Pawns of Manifest Destiny: Native-American Agency and Visibility in History Based Tabletop Games.

This piece is written as a follow up to the first three meetings of the Center’s History Games Club and serves as a critical reflection on our experiences playing with and observing student interactions with several history-based tabletop games.  

This post explores the representations and in-game use of Native Americans in three separate games: 1775: Rebellion; Discoveries: The Journals of Lewis and Clark; and, Bang! The Dice Game. While each game explores a different era with different mechanics, they all employ Native American characters as part of the gameplay. Most of this “inclusion” is to forward a particular narrative that reinforces or strengthens the Anglo protagonist(s) position. The purpose of this examination is not to engage in the totality of Native American representation, but to analyze the ways that the structure and mechanics of each game reinforce mythic identities in juxtaposition with a lack of purposeful agency for Native characters.
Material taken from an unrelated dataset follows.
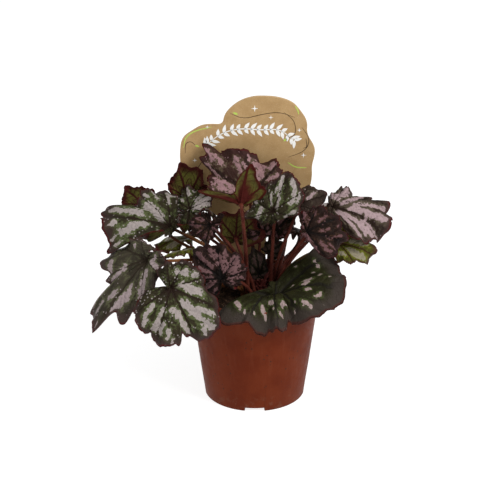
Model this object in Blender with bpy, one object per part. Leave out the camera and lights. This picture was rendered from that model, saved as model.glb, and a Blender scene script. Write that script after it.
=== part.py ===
"""A potted rex begonia with its display card: pot, potting soil, rhizome, card, and for every leaf
a stalk and a blade. Metres, +Z up. The origin is the middle of the pot's underside, and -Y is the
front, where the largest leaves hang over the rim."""

import math

import bmesh
import bpy
import numpy as np
from mathutils import Vector

# Pot
POT_HEIGHT = 0.105
RIM_RADIUS = 0.060
BASE_RADIUS = 0.0455
WALL = 0.0013
COLLAR_HEIGHT = 0.014
COLLAR_STEP = 0.0006
LIP = 0.0011
FOOT_HEIGHT = 0.0035
FOOT_WIDTH = 0.0032
FOOT_NOTCHES = 4
NOTCH_WIDTH = 0.0185
PAD_RADIUS = 0.008
DRAIN_HOLES = 8
DRAIN_RADIUS = 0.0035
DRAIN_CIRCLE = 0.030
DRAIN_SIDES = 10
POT_SIDES = 48
EDGE = 0.0006
LIP_DEPTH = 0.004

# Play between neighbouring pieces
GAP = 0.0003

# Potting soil
SOIL_LEVEL = 0.094
SOIL_DOME = 0.0020
SOIL_CRUMB = 0.0005
SOIL_SIDES = 32
SOIL_RINGS = 5
HOLE_SIDES = 6

# Rhizome, from which every stalk grows
CROWN = (0.005, 0.0)
RHIZOME_RADIUS = 0.0056
RHIZOME_FOOT = 0.083
RHIZOME_TOP = 0.110
RHIZOME_SIDES = 14
RHIZOME_RINGS = 12

# Stalks, whose feet stand in two rings round the rhizome
INNER = 0.0105
OUTER = 0.0160
STALK_DEPTH = 0.010
STALK_STRAIGHT = 0.003
STALK_POINTS = 11
STALK_TAPER = 0.62

# Blades
BLADE_THICKNESS = 0.0007
MAIN_VEINS = 9
EDGE_PLACES = 12

# Card. The outline runs from the tongue up the left side, over the two rounded tops and down the
# right side, as (across, height) points.
CARD_PLACE = 0.0445
CARD_THICKNESS = 0.001
CARD_MIDDLE = -0.0095
CARD_FOOT = 0.068
TONGUE_HALF_WIDTH = 0.0195
STAKE_HALF_WIDTH = 0.015
SHOULDER_LOW = 0.099
SHOULDER_HIGH = 0.104
CARD_OUTLINE = (
    (-0.0300, 0.1500), (-0.0480, 0.1660), (-0.0640, 0.1850), (-0.0675, 0.2060), (-0.0672, 0.2215),
    (-0.0645, 0.2310), (-0.0560, 0.2370), (-0.0478, 0.2421), (-0.0390, 0.2430), (-0.0288, 0.2424),
    (-0.0272, 0.2520), (-0.0205, 0.2600), (-0.0120, 0.2660), (-0.0020, 0.2692), (0.0065, 0.2697),
    (0.0200, 0.2690), (0.0335, 0.2645), (0.0405, 0.2565), (0.0476, 0.2455), (0.0466, 0.2335),
    (0.0540, 0.2220), (0.0545, 0.2140), (0.0515, 0.2025), (0.0522, 0.1930), (0.0500, 0.1800),
    (0.0350, 0.1620), (0.0110, 0.1500),
)  # fmt: skip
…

The three games vary significantly in their organization and structure; however, they each employ Native Americans as passive and often aggressive. When there is an action for the Native characters in the games, it is initiated by or in service of the other player characters who are invariably Anglo. The representation of Native Americans on a variety of the gaming components (cards, dice, chits) utilize mythic and stereotypical imagery. The gaming narrative and interaction between player characters and the non-player Native American characters creates coded exchanges between game players about the mythic Native American, which furthers the marginalization of that group. The marginalization is closely coupled with the Native Americans lack of agency within each game and reinforced in the use or usefulness of those characters in the game.